Boston - IBM Corp. alleged in two lawsuits Monday that important components
of Amazon.com Inc.'s massive retailing website were developed and patented many
years earlier at IBM.
IBM Corp. alleged in two lawsuits Monday that important
components of Amazon.com Inc.'s massive retailing Web site were developed
and patented many years earlier at IBM. [AP] |
Amazon, which this year will sell $10 billion worth of everything from books
and CDs to pet supplies and jewelry, is accused of infringing on five IBM
patents. IBM says the technologies covered by the patents govern how the site
recommends products to customers, serves up advertising and stores data.
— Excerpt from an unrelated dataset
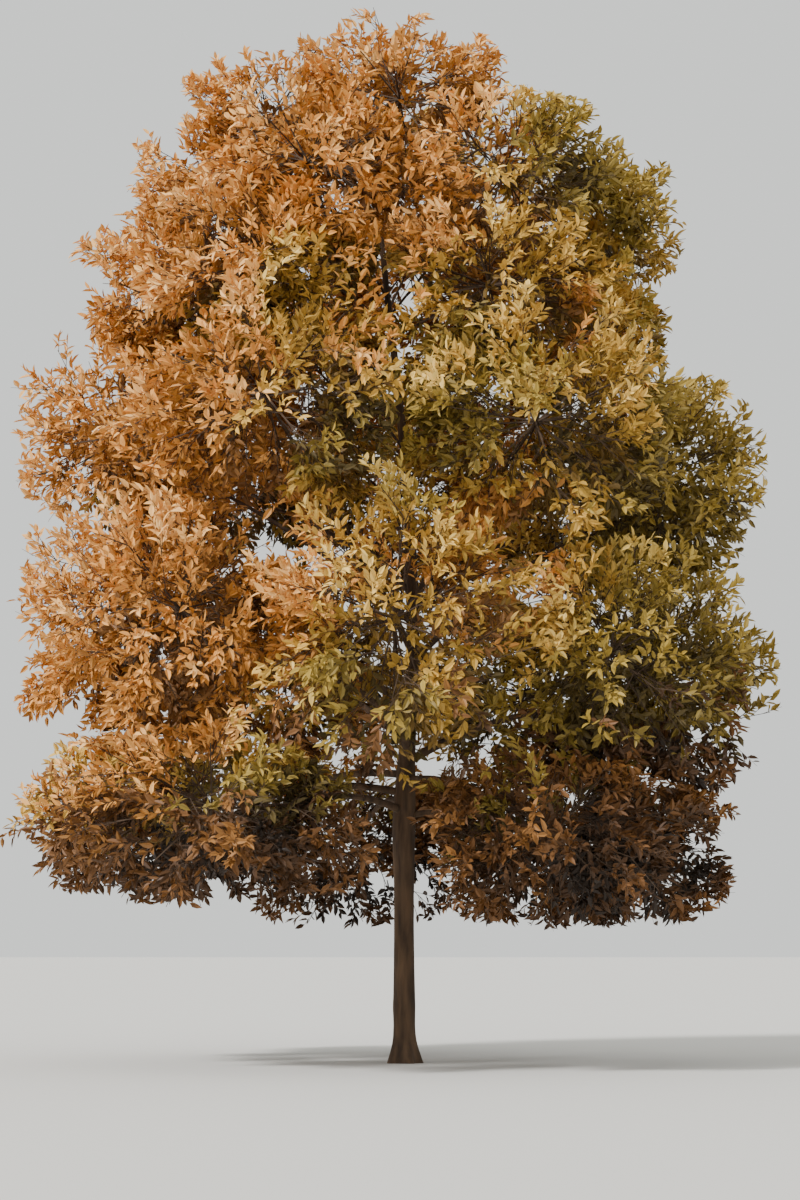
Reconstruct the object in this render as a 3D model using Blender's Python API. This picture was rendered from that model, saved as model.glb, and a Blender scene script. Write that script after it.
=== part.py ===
"""A sweet chestnut in early autumn leaf, as a whole tree in separate solids.

Metres, +Z up, with the origin in the flat cut under the trunk. The front view looks along +Y, so
the tree's left is at -X. Bearings run from the right (0 degrees) by the back (90) and the left
(180) to the front (270).

The trunk runs whole from the ground into the top of the crown. Round it stand tiers of leafy
masses. The three lower tiers hang on boughs, and the masses above them grow from the trunk.
Each mass keeps to a space of its own: an ellipsoid, walled off where it would meet the next one.
"""

import math
from collections import namedtuple

import bmesh
import bpy
import numpy as np
from mathutils import Matrix, Vector, noise

SEED = 1871
GAP = 0.0003  # air left between two pieces that touch
UP = np.array((0.0, 0.0, 1.0))
GOLDEN = (math.sqrt(5.0) - 1.0) / 2.0

# The trunk: height, radius, and how far its middle stands to the right and to the back.
# It is straight up to the first forks and leans left, as a slim leader, towards the top.
TrunkPoint = namedtuple("TrunkPoint", "height radius right back")
TRUNK = (
    TrunkPoint(0.00, 0.270, 0.00, 0.00),
    TrunkPoint(0.30, 0.192, 0.00, 0.00),
    TrunkPoint(0.90, 0.172, 0.00, 0.00),
    TrunkPoint(2.40, 0.156, 0.00, 0.00),
    TrunkPoint(3.60, 0.178, 0.00, 0.00),
    TrunkPoint(4.50, 0.138, 0.04, 0.01),
    TrunkPoint(6.00, 0.106, 0.13, 0.05),
    TrunkPoint(8.00, 0.083, 0.09, 0.02),
    TrunkPoint(10.0, 0.064, -0.08, -0.06),
    TrunkPoint(12.0, 0.046, -0.30, -0.03),
    TrunkPoint(14.2, 0.022, -0.50, 0.00),
)
TRUNK_SIDES = 15
TRUNK_RINGS = 17
RINGS_CROWDED = 1.7  # above 1, the rings crowd towards the foot
FLARE_LOBES = 5
FLARE_DEPTH = 0.13  # how far the root lobes stand out, as a share of the radius
FLARE_HEIGHT = 0.35

# One side of a tier of masses: the height of a mass's middle, how far its tip reaches from the
# root's axis, and half its depth and half its height.
Side = namedtuple("Side", "height reach deep tall")

# A tier's right and left sides are the crown's outline in the front view, and the masses between
# them, at the back and the front, take sizes between. Its boughs or stems leave the trunk from
# `fork` up, over a stretch of `fork_band`. `bough` is a bough's radius there, and 0 where the
# masses grow from the trunk. `arch` is how far a bough bows up.
Tier = namedtuple("Tier", "name right left bearings fork fork_band bough arch")
TIERS = (
    Tier(
        "skirt", Side(3.15, 5.00, 1.60, 1.18), Side(3.68, 6.00, 1.75, 1.28),
        (0, 50, 104, 146, 180, 230, 306), 3.62, 0.72, 0.064, 0.42,
    ),
    Tier(
        "lower", Side(5.62, 5.60, 1.65, 1.75), Side(6.45, 5.98, 1.75, 1.85),
        (0, 60, 120, 180, 222, 268, 316), 4.42, 1.05, 0.072, 0.40,
    ),
    Tier(
        "middle", Side(8.70, 5.45, 1.65, 1.60), Side(9.40, 5.90, 1.75, 1.60),
        (0, 46, 92, 136, 180, 242, 298), 5.95, 1.20, 0.056, 0.30,
    ),
    Tier(
        "upper", Side(10.85, 4.20, 1.45, 0.92), Side(11.40, 5.15, 1.60, 1.25),
        (0, 62, 118, 180, 236, 294), 8.70, 1.00, 0.0, 0.0,
    ),
    Tier(
        "high", Side(12.60, 4.35, 1.45, 1.00), Side(13.05, 4.25, 1.50, 1.10),
        (0, 88, 180, 240, 300), 10.90, 0.75, 0.0, 0.0,
    ),
    Tier(
        "highest", Side(13.90, 2.30, 1.15, 0.75), Side(14.35, 3.45, 1.35, 0.92),
        (0, 96, 180, 268), 12.70, 0.48, 0.0, 0.0,
    ),
)
TOP_NAME = "top"
TOP_MIDDLE = (-0.52, -0.05, 15.10)
TOP_HALF = (1.30, 1.30, 0.92)
SECTORS = ("right", "back_right", "back", "back_left", "left", "front_left", "front", "front_right")
OVERLAP = 1.30  # how far an ellipsoid runs over into the next ones before the walls cut it
WALL_AIR = 0.012  # from a mass's outermost point to the wall between two spaces
TRUNK_AIR = 0.20  # from the trunk's surface to the inner wall of every space
LIMB_AIR = 0.05  # from a twig or leaf to a limb that isn't its own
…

Some of the patents were first filed in the 1980s, when IBM created back-end
technology for Prodigy, an early online service that grew out of a joint venture
between IBM and Sears, Roebuck & Co. One such patent is titled "Ordering
Items Using an Electronic Catalog."
"Given that time frame, these are very fundamental inventions for e-commerce
and how to do it on the network," said John E. Kelly III, IBM's senior vice
president for intellectual property. "Much, if not all, of Amazon's business is
built on top of this property."
Hundreds of other companies have licensed the same patents, and IBM has tried
to negotiate licensing deals with Amazon "over a dozen times since 2002," Kelly
said. Seattle-based Amazon has refused every time "while pretending to desire
resolution," the lawsuits state.
Amazon declined to comment.
Armonk, N.Y.-based IBM is not specifying the damages it seeks. It filed its
lawsuits in federal court in the Eastern District of Texas, one in Tyler and one
in Lufkin. Texas has become a frequent site for patent cases because districts
there move quickly and are perceived as relatively responsive to
intellectual-property claims.
IBM shares gained $1.08, 1.2 percent, to close at $91.56 on the New York
Stock Exchange. Amazon shares rose 31 cents, 1 percent, to $32.88 on the Nasdaq
Stock Market.
IBM is the world's leading patent holder, spending $6 billion a year in
research and development and earning about $1 billion a year in royalties.
Amazon's relationship with patents has been more heavily contested; the
company's patent of the "one-click" checkout method in 1999 was famously derided
as overly broad and obvious. The US Patent and Trademark Office is re-examining
that patent.
Marc Kaufman, a Nixon Peabody LLP partner who specializes in patent law, said
some of the IBM patents at issue are widely known in technology legal circles to
have been frequently licensed. Kaufman said it appears that "Amazon is the first
potential licensee to dig in their heels."
IBM's Kelly would not disclose how much other companies have paid to license
these patents, though he added: "We are not unreasonable people."
There appears to be no sensitive customer relationship at stake in the
IBM-Amazon tussle. Traditionally a big customer of Hewlett-Packard Co., Amazon
does little if any business with IBM.